Remember, I'm the king of fear, I've been there, I've experienced it, I've lived it. I know what it looks like, I know what it sounds like, I know what it smells like. You have it. I have it. Recognize when it is unwarranted. If you are claustrophobic, don't start ripping the walls apart, because they are not actually closing in on you. There are definitely some situations and actions and words that must be condemned, that are indefensible. But the larger the group of people you condemn, the less likely they are to deserve it.
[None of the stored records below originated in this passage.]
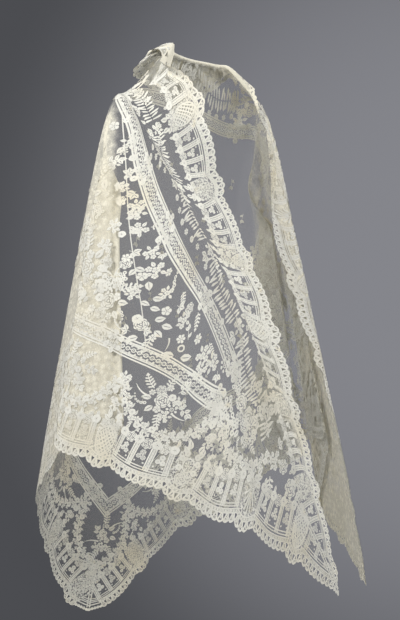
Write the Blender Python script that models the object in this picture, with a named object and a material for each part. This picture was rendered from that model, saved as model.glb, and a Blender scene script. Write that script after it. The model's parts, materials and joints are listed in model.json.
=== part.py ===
"""A triangular lace shawl, worn over the shoulders.

Metres, +Z up. The origin is the nape, where the cloth is held. The front is -Y and the near side
of the photograph is -X. The cloth is a right-angled triangle, laid out flat with s along its long
edge (0 at the nape, positive to the near tip) and t at right angles to it, down the back.
worn(s, t) gives the place of each point of the cloth when it is worn. Every piece is a wall on it.
"""

import math
from collections import namedtuple

import bmesh
import bpy
import numpy as np
from mathutils import Vector
from mathutils.geometry import delaunay_2d_cdt

# The flat cloth
HALF_EDGE = 1.55            # nape to tip, along the long edge
BORDER_WIDTH = 0.130
SEAM = 0.0003               # between neighbouring pieces
SEAM_SQUEEZE = 0.35         # where the worn cloth is gathered, a seam widens by up to this share
GROUND_THICK = 0.0012
BORDER_THICK = 0.0016

# The scalloped edge
REPEAT = 0.185              # one lobe and one medallion
LOBE_SHARE = 0.70           # of a repeat
SCALLOPS = 12               # small arcs in a repeat
LOBE_RISE = 0.010
MEDALLION_RISE = 0.013
SCALLOP_RISE = 0.004
EDGE_ROOM = 0.018           # the deepest notch lies this far inside the cloth's outline
CORNER_ROOM = 0.075         # the scallops stop this far from a point of the triangle
CORNER_ROUND = 0.052        # and the rounded point lies this far inside it
EYELETS = 6                 # open triangles in a repeat
EYELET_SIZE = 0.0095
EYELET_INSET = 0.0105       # from the scalloped edge to the middle of an eyelet
FOLD_CLEAR = 2.5            # degrees from a pleat's fold that stay free of eyelets
EDGE_CLEAR = 0.008          # loose points keep this far from the scallops where there are no eyelets

# Spacing of the wall's points
GROUND_STEP = 0.060
LINE_STEP = 0.036
RAY_STATIONS = (0.06, 0.12, 0.16, 0.20, 0.24, 0.28, 0.33)
RAY_STEP = 0.075            # past those
RAY_COUNT = 31
LAYER_LINES = 3             # lines across each layer of a pleat
LAYER_LINES_FROM = 1        # the lines across a layer start at this station of their ray
FOLD_LINES = (0.006, 0.014) # beside each fold of a pleat
FOLD_LINES_FROM = 4         # those lines start at this station
BESIDE_PLEATS = 4.0         # degrees past the last pleat that have lines like its own
CLEAR_OF_SEAM = 0.014       # points on those lines keep this far from the border's seam
COLLAR_STEP = 0.020
COLLAR_ROWS = (-0.065, -0.037, -0.014, 0.0, 0.014, 0.037)
CLEAR_OF_LINES = 0.012
MERGE = 0.0015              # points nearer than this are one

# Where the shoulders carry the cloth: the point of the cloth (s, t) and its place in space
Shoulder = namedtuple("Shoulder", "s t side x y z")
NEAR = Shoulder(s=0.20, t=0.225, side=-1, x=-0.185, y=0.030, z=-0.105)
FAR = Shoulder(s=0.23, t=0.140, side=1, x=0.195, y=0.000, z=-0.090)
SHOULDER_ROUND = 0.030      # how far the round of the shoulder carries the cloth out
ROUND_FROM = -135.0         # direction of that at the ray that points to the neck
ROUND_REACH = 0.050         # over this distance
CAP_REACH = 0.030           # the cloth turns downwards over this distance
TAKE_REACH = 0.200          # cloth taken up in small folds is gone by this distance
BODY_Y = -0.050             # the body's upright axis, in front of the nape

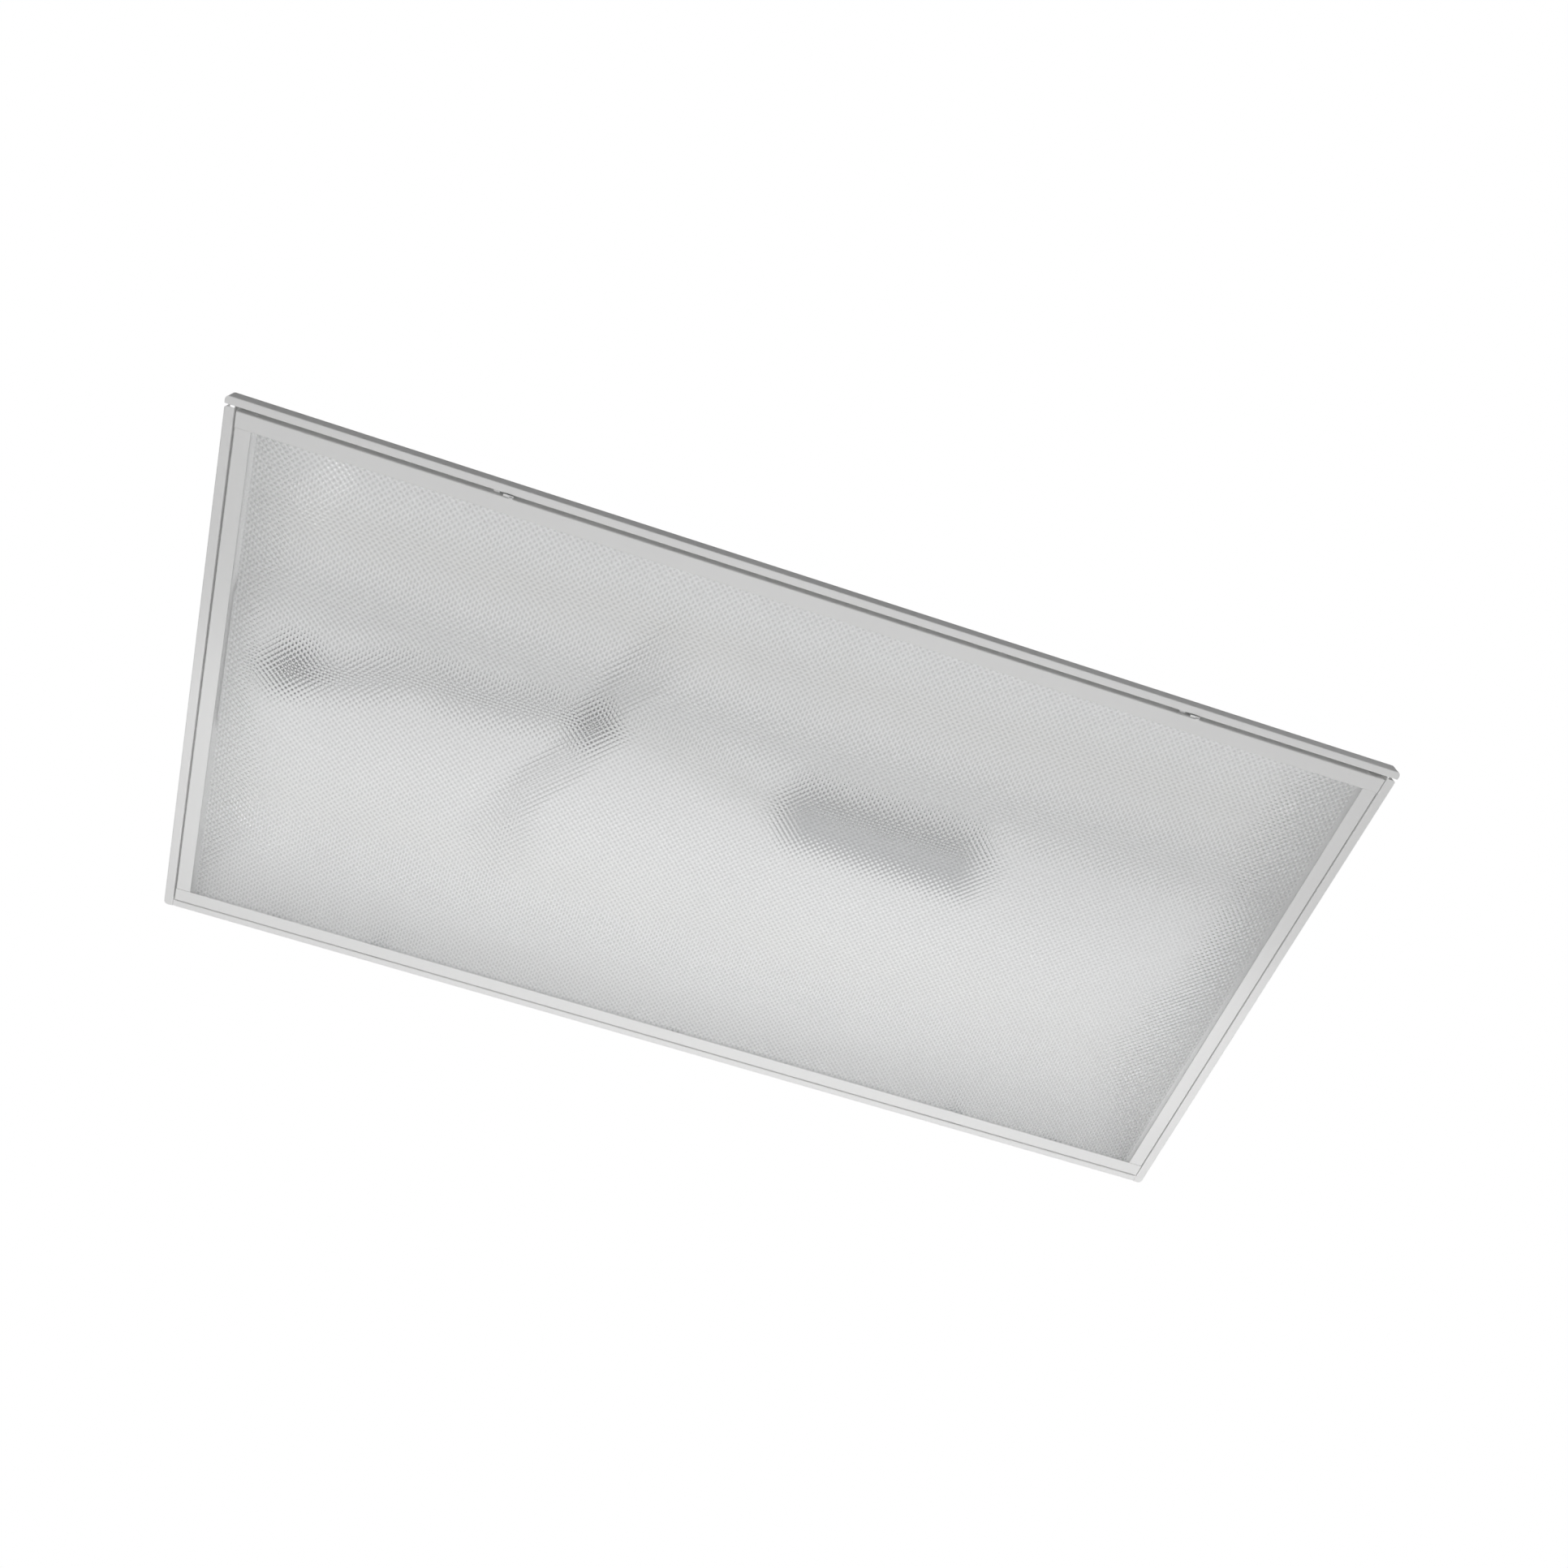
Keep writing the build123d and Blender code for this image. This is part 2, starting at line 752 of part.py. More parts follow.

Solving the problems in our world requires the abandonment of this fear, it requires that we not fear and condemn, for example, undocumented workers, or Muslims, or those who live in violent neighborhoods, but rather look at the complex economic, political, social and historical issues that bring about problems in the areas where the problems exist. It's the same way in which solving the problems in our own personal lives requires that we lose our personal fears as well.
So I will call on everyone to make this their year of courage, to overcome your fears to find solutions to problems. This is required of all of us as citizens, and it takes a conscious effort. This doesn't mean the courage to shout louder than anyone else, that requires no courage at all. Have the courage to learn (that damn "L" word again!) - this means everyone! Have the courage to own and admit your mistakes. Have the courage to step outside your bubble. Have the courage to listen, respectfully. Have the courage to speak and express, respectfully and responsibly. Have the courage to write your own words, perhaps even in the form of complete sentences and paragraphs, instead of reposting a meme, even at the risk of public criticism, which might even be deserved. At the risk of failure, try. Be better than our leaders, because you are. Aim higher. But stay away from street cleaners. Happy 2017!